The concurrent impacts of past land management and recent and projected increases in wildfire activity have driven concerns about near future forest resilience and transitions to non-forest alternative states in montane forests of western North America. Fire-climate models developed for forests in the Interior Rocky Mountains suggest that fire-driven tipping points may be surpassed by the mid-21st century. However, despite their importance, key vegetation feedbacks on fire-climate relationships have not been incorporated into these previous modeling efforts. Evidence of mixed-severity fire regimes in Foothills forests has raised questions about the fire regime dynamics, ecological outcomes, and implications of this finding for forest resilience and management strategies.
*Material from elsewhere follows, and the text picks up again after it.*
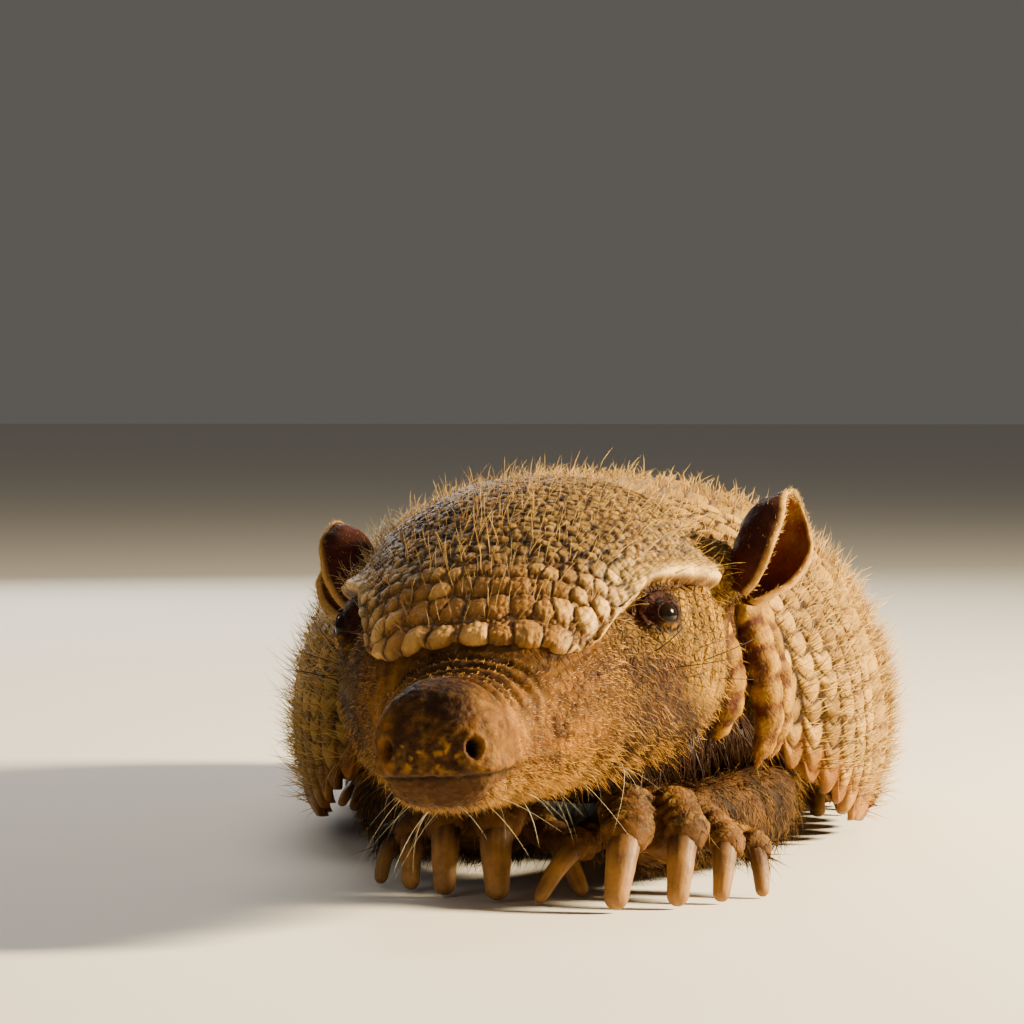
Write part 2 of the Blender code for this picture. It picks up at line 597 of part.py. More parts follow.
def build_legs(trunk, neck):
    for side, word in ((1, "left"), (-1, "right")):
        wrist, heading = ((LEFT_WRIST, LEFT_HEADING), (RIGHT_WRIST, RIGHT_HEADING))[side < 0]
        matrix = foot_matrix(wrist, heading, side)
        build_foot(f"forefoot_{word}", fore_palm(), FORE_HEART, FORE_TOES, FORE_TOE_RADII, matrix, 7)
        build_claws(f"forefoot_{word}", FORE_TOES, matrix, 8)
        end = matrix @ Vector((0.0, 2.0 + GAP, 11.5))
        nearer = matrix @ Vector((0.0, 7.0, 11.5))
        elbow, shoulder = Vector(FORE_ELBOW), Vector(FORE_SHOULDER)
        elbow.x, shoulder.x = elbow.x * side, shoulder.x * side
        path = (end, nearer, nearer.lerp(elbow, 0.55), elbow, shoulder)
        radii = (6.7, 6.9, 7.2, 7.8, 8.5)
        limb(f"foreleg_{word}", path, radii)
        room = limb(f"room_foreleg_{word}", path, radii, margin=GAP)
        combine(trunk, room, "DIFFERENCE")
        combine(neck, room, "DIFFERENCE")

        matrix = foot_matrix((HIND_HEEL[0] * side, HIND_HEEL[1]), HIND_HEADING, side)
        build_foot(f"hindfoot_{word}", hind_palm(), HIND_HEART, HIND_TOES, HIND_TOE_RADII, matrix, 6)
        build_claws(f"hindfoot_{word}", HIND_TOES, matrix, 6)
        combine(trunk, box_between(f"pocket_{word}", *HIND_POCKET, matrix), "DIFFERENCE")
        hip = Vector((HIND_HIP[0] * side, *HIND_HIP[1:]))
        path = (matrix @ Vector((0, -3.0, 16.7)), matrix @ Vector((0, -3.0, 22.0)), hip)
        radii = (5.0, 7.0, 11.0)
        limb(f"hindleg_{word}", path, radii)
        combine(trunk, limb(f"room_hindleg_{word}", path, radii, margin=GAP), "DIFFERENCE")


def main():
    for obj in list(bpy.data.objects):
        bpy.data.objects.remove(obj)
    build_shell()
    neck = build_neck()
    trunk = build_trunk()
    build_tail()
    build_ears(build_head())
    build_legs(trunk, neck)


main()
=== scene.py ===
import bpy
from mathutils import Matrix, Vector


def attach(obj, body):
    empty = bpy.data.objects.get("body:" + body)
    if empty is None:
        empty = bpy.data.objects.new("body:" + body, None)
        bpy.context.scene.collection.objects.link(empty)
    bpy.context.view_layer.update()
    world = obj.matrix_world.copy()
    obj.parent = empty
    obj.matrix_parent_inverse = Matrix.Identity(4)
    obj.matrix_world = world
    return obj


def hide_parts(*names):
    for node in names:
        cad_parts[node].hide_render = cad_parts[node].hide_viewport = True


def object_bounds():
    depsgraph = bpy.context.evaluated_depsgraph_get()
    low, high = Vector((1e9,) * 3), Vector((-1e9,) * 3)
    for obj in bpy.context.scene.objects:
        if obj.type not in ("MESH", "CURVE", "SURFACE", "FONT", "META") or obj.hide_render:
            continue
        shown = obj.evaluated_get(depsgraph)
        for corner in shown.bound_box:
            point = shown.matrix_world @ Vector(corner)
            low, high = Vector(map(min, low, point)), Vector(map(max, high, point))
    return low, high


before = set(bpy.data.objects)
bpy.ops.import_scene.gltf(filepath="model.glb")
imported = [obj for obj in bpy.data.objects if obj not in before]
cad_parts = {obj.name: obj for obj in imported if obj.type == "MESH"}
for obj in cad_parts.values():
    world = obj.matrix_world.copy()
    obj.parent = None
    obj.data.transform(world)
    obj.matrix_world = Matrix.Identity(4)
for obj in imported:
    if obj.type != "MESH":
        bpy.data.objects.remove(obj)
cadBox = [[float(v) for v in corner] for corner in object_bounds()]

import math
import time

import bpy
import numpy as np
from mathutils import Vector

# All lengths are millimetres in the CAD's frame: the animal faces -Y, its left is +X.
mm = 0.001
clock = time.time()

# sRGB colours
palette = {
    "scute": "#7a561a", "scuteDust": "#b88f40", "scuteDark": "#281505", "lobe": "#7c4a10",
    "crown": "#44290d", "crownDark": "#180d05", "frontScute": "#b27a30", "brow": "#ecc070",
    "face": "#381b08", "faceDark": "#1e0d04", "snout": "#8a5a18", "nose": "#2d190a", "lip": "#40270f",
    # socket: painted shade round the eye; foldDeep: painted shade in creases of the skin, and the dark joints
    # of the nape's scutes
    "socket": "#300f06", "lid": "#211006", "fold": "#98701c", "foldDeep": "#3f1c08",
    "earInner": "#6a340e", "earOuter": "#381408", "earRim": "#b98d48",
    "foot": "#6c4720", "footDark": "#1c1007", "belly": "#452d14", "tail": "#6c4a1e",
    "clawRoot": "#331c0e", "clawTip": "#966a32", "clawDirt": "#2b1b0b",
    "furRoot": "#2e1706", "furTip": "#d89c38", "whisker": "#f2e4ba", "darkWhisker": "#2a1a12",
    "bristle": "#dcb35a", "bristleRoot": "#7d5826",
    "pupil": "#0d0a0a", "iris": "#1a0f08", "eyeEdge": "#19120d",
    "floor": "#e6e1d8", "sky": "#f7f1e7",
    "keyLight": "#ffe7b8", "fillLight": "#fff6ea", "topLight": "#fff3e2", "backLight": "#fffcf6",
}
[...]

To address these questions, the Fire Regime component of LIM conducted a landscape-scale assessment of fire frequency, severity and age structures for six study areas distributed throughout the montane and lower subalpine zone of the Foothills. This effort required compilation of a large synthesis dataset of dendroecological fire severity records to calibrate a fire severity metric that was then used to evaluate fire severity patterns in the Foothills.
We document contrasting fire regimes and ecological outcomes for the lodgepole pine and Douglas-fir zones, despite similar fire frequencies. Our analyses detail the geographic variability, spatio-temporal dynamics, and resilience mechanisms that characterized forests of each zone and allowed forests to persist under frequent fire.